BPRNews.id - Sejak diberlakukannya Undang-Undang Nomor 4 Tahun 2023 tentang Pengembangan dan Penguatan Sektor Jasa Keuangan (UUP2SK) oleh Otoritas Jasa Keuangan (OJK), terdapat perubahan besar yang harus dihadapi oleh Bank Perekonomian Rakyat (BPR) dan Bank Perekonomian Rakyat Syariah (BPRS), baik dari sisi sistem maupun hukum, terutama terkait masalah permodalan.
Wibowo, seorang dosen dan praktisi perbankan di Sukabumi, menjelaskan bahwa pengurus bank harus memahami asas, fungsi, tujuan, jenis usaha, perizinan, kepemilikan, bentuk hukum bank, serta persyaratan dan prosedur pendirian bank. "Saat ini BPR berubah nama menjadi Bank Perekonomian Rakyat dan diberi waktu dua tahun untuk menyesuaikan setelah undang-undang ini diundangkan, maksimal tiga tahun. Sebelum UU ini, BPR dilarang menerima simpanan giro dan melakukan transaksi giral. Namun, UU baru ini memberikan arah kebijakan pengembangan usaha untuk meningkatkan akses, sehingga BPR dapat sejajar dengan bank umum," terang Wibowo.
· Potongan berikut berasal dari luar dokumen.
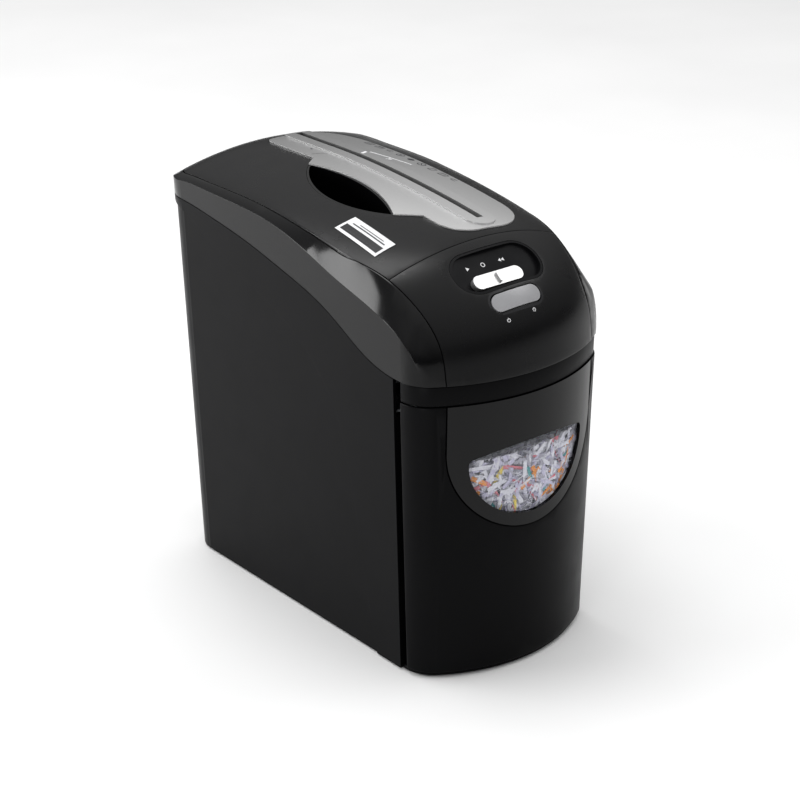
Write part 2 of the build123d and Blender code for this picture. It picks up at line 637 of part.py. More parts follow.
def drum(centre, first_y, count, turn, rear_end, wheels):
    x, z = centre
    parts = [disc(centre, first_y + n * disc_pitch, turn + n * disc_twist) for n in range(count)]
    parts.append(rod(core_radius, (x, front_plate_y + core_gap, z), (x, rear_plate_y - core_gap, z)))
    parts.append(rod(journal_radius, (x, front_outer - 1, z), (x, rear_end, z)))
    return join(parts[0], *parts[1:], *wheels)


first_a = front_plate_y + disc_margin
first_b = first_a + disc_pitch / 2
to_idler, to_motor = angle_to(axis_a, idler), angle_to(idler, motor)
journal_bore = journal_radius - 0.5
sync_a = gear(sync_teeth, sync_module, axis_a, layers[0], gear_width, 0, journal_bore)
sync_b = gear(sync_teeth, sync_module, axis_b, layers[0], gear_width, 180 + 180 / sync_teeth, journal_bore)
main_gear = gear(main_teeth, main_module, axis_a, layers[1], gear_width, to_idler, journal_bore)
drum_a = drum(axis_a, first_a, disc_count, 0, layers[1] + gear_width + 0.8, [sync_a, main_gear])
drum_b = drum(axis_b, first_b, disc_count - 1, 40, layers[0] + gear_width + 0.8, [sync_b])

axle_bore = axle_radius + running_gap
idler_small = gear(small_teeth, main_module, idler, layers[1], gear_width + gear_gap,
                   to_idler + 180 + 180 / small_teeth, axle_bore)
idler_big = gear(big_teeth, big_module, idler, layers[2], gear_width, to_motor, axle_bore)
idler_hub = tube(axle_radius + 3, axle_bore, (idler[0], rear_outer + running_gap * 2, idler[1]),
                 (idler[0], layers[1], idler[1]))
idler_gear = join(idler_big, idler_small, idler_hub)
axle_end = layers[2] + gear_width + 0.2
idler_x, idler_z = idler
idler_axle = join(rod(axle_radius, (idler_x, rear_plate_y, idler_z), (idler_x, axle_end + 1, idler_z)),
                  rod(axle_radius + 1.5, (idler_x, axle_end, idler_z), (idler_x, axle_end + 1, idler_z)))

motor_front = rear_plate_y - motor_length
can_inner = motor_radius - motor_wall
motor_can = cut(rod(motor_radius, (motor_x, motor_front, motor_z), (motor_x, rear_plate_y, motor_z)),
                rod(can_inner, (motor_x, motor_front + motor_wall, motor_z),
                    (motor_x, rear_plate_y + 1, motor_z)),
                rod(rotor_shaft_radius + running_gap, (motor_x, motor_front - 1, motor_z),
                    (motor_x, motor_front + 10, motor_z)))
pinion = gear(pinion_teeth, big_module, motor, layers[2], gear_width, to_motor + 180 + 180 / pinion_teeth,
              rotor_shaft_radius - 0.5)
motor_rotor = join(rod(rotor_shaft_radius, (motor_x, motor_front - 2, motor_z),
                       (motor_x, axle_end, motor_z)),
                   rod(rotor_radius, (motor_x, motor_front + rotor_end_gap, motor_z),
                       (motor_x, rear_plate_y - rotor_end_gap, motor_z)), pinion)
thermal_block = box(motor_x - 5, motor_x + 5, rear_plate_y - 50, rear_plate_y - 34,
                    motor_z + 18, motor_z + motor_radius + 4)
motor_bar = rod(motor_radius, (motor_x, motor_front, motor_z), (motor_x, rear_plate_y, motor_z))
thermal_cutout = cut(thermal_block, motor_bar)


def comb(side, axis, first_y, count):
    """A bar along one drum with a finger between every two discs."""
    bar_x = cutter_x + side * comb_x
    tip_x = axis[0] + side * (core_radius + comb_clearance)
    bar = box(bar_x - comb_thickness / 2, bar_x + comb_thickness / 2, front_plate_y, rear_plate_y,
              shaft_z - comb_height / 2, shaft_z + comb_height / 2)
    fingers = []
    for n in range(count):
        y = first_y + disc_thickness + n * disc_pitch + 1
        low, high = sorted((tip_x, bar_x))
        fingers.append(box(low, high, y, y + disc_pitch - disc_thickness - 2, shaft_z - finger_height / 2,
                           shaft_z + finger_height / 2))
    return join(bar, *fingers)


combs = [comb(-1, axis_a, first_a, disc_count - 1), comb(1, axis_b, first_b, disc_count - 2)]

# Paper sensor.
ear_gap = flap_width / 2 + 0.3
ears = []
for side in (-1, 1):
    y0, y1 = sorted((flap_y + side * ear_gap, flap_y + side * (ear_gap + ear_width)))
    ears.append(box(cutter_x + throat_x, flap_x + 3, y0, y1,
                    flap_z - ear_height / 2, flap_z + ear_height / 2))
pin_reach = ear_gap + ear_width
pin_hole = rod(flap_pin_radius + running_gap, (flap_x, flap_y - 9, flap_z), (flap_x, flap_y + 9, flap_z))
sensor_bracket = [cut(ear, pin_hole) for ear in ears]
flap_arm = box(flap_x - flap_reach, flap_x + 1, flap_y - flap_width / 2, flap_y + flap_width / 2,
               flap_z - flap_thickness / 2, flap_z + flap_thickness / 2)
sensor_flap = join(flap_arm, rod(flap_thickness, (flap_x, flap_y - flap_width / 2, flap_z),
                                 (flap_x, flap_y + flap_width / 2, flap_z)),
                   rod(flap_pin_radius, (flap_x, flap_y - pin_reach, flap_z),
                       (flap_x, flap_y + pin_reach, flap_z)))
flap_window = box(cutter_x, cutter_x + throat_x + 1, flap_y - ear_gap, flap_y + ear_gap, throat_bottom + 1,
                  flap_z + flap_thickness)
entry_throat = cut(entry_throat, flap_window)

# Electrics, feet and fasteners.
magnet_x, magnet_y, magnet_z = magnet_size
bin_magnet = box(-magnet_x / 2, magnet_x / 2, tub_rear, tub_rear + magnet_y, tub_top - magnet_z, tub_top)
switch_front = tub_rear + magnet_y + 1.5
bin_switch = box(-6, 6, switch_front, switch_front + 8, deck_bottom - 12, deck_bottom)
board_half_x, board_half_y = power_size[0] / 2, power_size[1] / 2
power_low = deck_top + 4
power_top = power_low + board_thickness
power_board = box(power_x - board_half_x, power_x + board_half_x, power_y - board_half_y,
                  power_y + board_half_y, power_low, power_top)
power_feet = [rod(2.5, (power_x + sx * (board_half_x - 4), power_y + sy * (board_half_y - 4), deck_top),
                  (power_x + sx * (board_half_x - 4), power_y + sy * (board_half_y - 4), power_low))
              for sx in (-1, 1) for sy in (-1, 1)]
power_blocks = [box(power_x + x - w / 2, power_x + x + w / 2, power_y + y - d / 2, power_y + y + d / 2,
                    power_top, power_top + h) for x, y, w, d, h in power_parts]
gland_face = rear_y - rear_draft * (band_top - gland_z)
gland_neck = rod(gland_bore + 1.5, (gland_x, gland_face - wall - 3, gland_z), (gland_x, gland_face, gland_z))
gland_collar = rod(gland_radius, (gland_x, gland_face + 0.1, gland_z), (gland_x, gland_face + 3.5, gland_z))
gland_hollow = rod(gland_bore, (gland_x, gland_face - 20, gland_z), (gland_x, gland_face + 9, gland_z))
cord_gland = cut(join(gland_neck, gland_collar), gland_hollow)
feet = [rod(foot_radius, (sx * foot_x, sy * foot_y, 0), (sx * foot_x, sy * foot_y, shell_bottom))
        for sx in (-1, 1) for sy in (-1, 1)]
rod_screws = [screw((x, face, z), (0, way, 0), plate_thickness)
              for x in (rod_left, rod_right) for z in (rod_low, rod_high)
              for face, way in ((front_outer, -1), (rear_outer, 1))]
band_screws = [screw((side * post_x, post_y, band_low + flange_thickness), (0, 0, 1), flange_thickness)
               for side in (-1, 1)]

nodes = {
    "cabinet_shell": [cabinet], "feet": feet, "deck": [deck], "deck_posts": deck_posts,
    "front_band": [front_band], "bin_panel": [bin_panel], "window_shield": [window_shield],
    "window_pane": [window_pane], "bin_tub": [bin_tub], "shredded_paper": [shredded_paper],
    "bin_magnet": [bin_magnet], "bin_switch": [bin_switch], "top_cover": [top_cover],
    "front_console": [console], "head_surround": [head_surround], "entry_plate": [entry_plate],
    "entry_throat": [entry_throat], "grip_cup": [grip_cup], "info_label": [info_label],
    "switch_pocket": [switch_pocket], "mode_switch": [mode_switch], "switch_body": [switch_body],
    "control_board": [control_board], "status_leds": leds, "light_guides": guides,
    "status_lens": [status_lens], "front_plate": [front_plate], "rear_plate": [rear_plate],
    "drum_bushes": bushes, "tie_rods": tie_rods, "rod_screws": rod_screws, "band_screws": band_screws,
    "strip_combs": combs, "cutter_drum_a": [drum_a], "cutter_drum_b": [drum_b],
    "idler_gear": [idler_gear], "idler_axle": [idler_axle], "motor_can": [motor_can],
    "motor_rotor": [motor_rotor], "thermal_cutout": [thermal_cutout], "sensor_bracket": sensor_bracket,
    "sensor_flap": [sensor_flap], "power_board": [power_board, *power_feet],
    "power_parts": power_blocks, "cord_gland": [cord_gland],
}
for name, solids in nodes.items():
    shape = solids[0] if len(solids) == 1 else Compound(children=solids)
    shape.label = name
    export_step(shape, f"parts/{name}.step")
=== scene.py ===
import math
import random

import bmesh
import bpy
from mathutils import Matrix, Vector
from mathutils.bvhtree import BVHTree


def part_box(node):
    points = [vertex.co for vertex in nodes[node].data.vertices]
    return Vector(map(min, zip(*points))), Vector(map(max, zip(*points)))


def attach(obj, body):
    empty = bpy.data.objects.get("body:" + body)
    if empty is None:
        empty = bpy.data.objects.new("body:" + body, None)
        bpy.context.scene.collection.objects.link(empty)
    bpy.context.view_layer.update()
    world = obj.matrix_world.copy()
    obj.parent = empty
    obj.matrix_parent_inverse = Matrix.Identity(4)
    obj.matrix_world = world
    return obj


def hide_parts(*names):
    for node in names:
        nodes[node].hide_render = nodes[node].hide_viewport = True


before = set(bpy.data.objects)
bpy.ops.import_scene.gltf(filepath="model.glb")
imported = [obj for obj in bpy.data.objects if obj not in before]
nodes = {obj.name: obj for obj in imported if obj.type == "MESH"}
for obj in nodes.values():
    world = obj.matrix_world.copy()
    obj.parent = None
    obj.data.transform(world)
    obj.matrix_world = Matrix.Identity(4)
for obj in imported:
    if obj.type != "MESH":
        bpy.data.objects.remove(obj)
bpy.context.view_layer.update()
mm = 0.001
print("frame loaded:", len(nodes), "nodes")


# shader helpers

def newMaterial(name):
    material = bpy.data.materials.new(name)
    material.use_nodes = True
    tree = material.node_tree
    tree.nodes.clear()
    output = tree.nodes.new("ShaderNodeOutputMaterial")
    shader = tree.nodes.new("ShaderNodeBsdfPrincipled")
    tree.links.new(shader.outputs[0], output.inputs["Surface"])
    return material, tree, shader


def addNode(tree, kind, **values):
    node = tree.nodes.new(kind)
    for key, value in values.items():
        if hasattr(node, key):
            setattr(node, key, value)
        else:
            node.inputs[key.replace("_", " ")].default_value = value
    return node


def objectSpace(tree):
    return addNode(tree, "ShaderNodeTexCoord").outputs["Object"]


def noise(tree, scale, detail=4.0, rough=0.5, stretch=None):
    coords = objectSpace(tree)
    if stretch:
        mapping = addNode(tree, "ShaderNodeMapping")
        mapping.inputs["Scale"].default_value = stretch
        tree.links.new(coords, mapping.inputs["Vector"])
        coords = mapping.outputs[0]
    node = addNode(tree, "ShaderNodeTexNoise", Scale=scale, Detail=detail, Roughness=rough)
    tree.links.new(coords, node.inputs["Vector"])
    return node.outputs["Fac"]


def spread(tree, fac, low, high, start=0.0, end=1.0):
    node = addNode(tree, "ShaderNodeMapRange")
    for key, value in (("From Min", start), ("From Max", end), ("To Min", low), ("To Max", high)):
        node.inputs[key].default_value = value
    tree.links.new(fac, node.inputs["Value"])
    return node.outputs[0]


def ramp(tree, fac, colours):
    node = addNode(tree, "ShaderNodeValToRGB")
    elements = node.color_ramp.elements
    while len(elements) < len(colours):
        elements.new(0.5)
    for element, (position, colour) in zip(elements, colours):
        element.position = position
        element.color = (*colour, 1)
    tree.links.new(fac, node.inputs[0])
    return node.outputs[0]


def bump(tree, shader, height, strength, distance):
    node = addNode(tree, "ShaderNodeBump")
    node.inputs["Strength"].default_value = strength
    node.inputs["Distance"].default_value = distance
    tree.links.new(height, node.inputs["Height"])
    tree.links.new(node.outputs[0], shader.inputs["Normal"])


# finishes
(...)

Menurut Wibowo, sumber daya manusia (SDM) yang diperlukan harus memiliki sikap kreatif, inovatif, dan kuat dalam bersaing di dunia bisnis keuangan. Jika SDM yang dimiliki tidak kompeten, maka kebijakan UU ini dapat menggerus kemampuan BPR. Pengurus BPR harus lulus dari lembaga Certif dan diajukan ke OJK oleh Pemegang Saham Pengendali (PSP) atau Kuasa Pemegang Modal (KPM) untuk uji kelayakan dan kepatutan.
"Intinya, pengurus BPR harus memahami arah kebijakan perusahaan, terutama tata kelola bank dan teknik-teknik operasional seperti sumber dana bank, kredit dan jaminan, jasa-jasa perbankan, perlindungan hukum bagi nasabah simpanan, rahasia bank, dan tindak pidana di bidang perbankan. Enam poin ini harus benar-benar dipahami oleh manajer atau pimpinan bank karena jika terjadi penyimpangan, pasti akan ada risiko," jelas Wibowo, yang juga adalah trainer di Lembaga Certif Jakarta.
Wibowo mencontohkan BPR Sukabumi yang mampu bertahan di tengah goncangan ekonomi. Hal ini menunjukkan bahwa SDM yang kuat sangat berpengaruh pada kepercayaan nasabah dan kestabilan perusahaan. "Setiap bank wajib melaksanakan kegiatan usahanya berdasarkan prinsip kehati-hatian atau prudential banking. Komisaris dan direksi bank wajib memantau dan mengambil langkah-langkah yang diperlukan agar tingkat kesehatan bank terpenuhi," tambahnya.
Komisaris dan direksi harus memiliki tiga sikap penting: knowledge, skill, dan attitude. Jika hal ini tidak dipahami, jalannya usaha akan stagnan. Enam faktor penilaian bank yang umum dan standar adalah: Capital, Asset Quality, Management, Earning/Rentabilitas, Liquiditas, dan Sensitivity to Market Risk.
"Rasio-rasio keuangan bank seperti rasio kecukupan modal (12%), Non-Performing Loan (5%), Return on Assets (10%), Return on Equity (25-30%), Biaya Operasional terhadap Pendapatan Operasional (70-80%), dan Loan to Deposit Ratio (90-93%) harus terpenuhi untuk memastikan bank tersebut aman dan sehat," tegas Wibowo.
Jika ketiga aspek kinerja keuangan, yaitu solvabilitas (kemampuan perusahaan membayar), likuiditas (pemenuhan terhadap simpanan nasabah), dan rentabilitas (kemampuan menghasilkan laba), terpenuhi, maka bank akan stabil dan berkembang.
"Semoga dengan peningkatan kualitas SDM, BPR dapat bangkit dan berkembang, meskipun banyak yang terkena sanksi OJK. Perubahan badan hukum diharapkan dapat membawa angin segar bagi perbankan khususnya BPR," pungkasnya.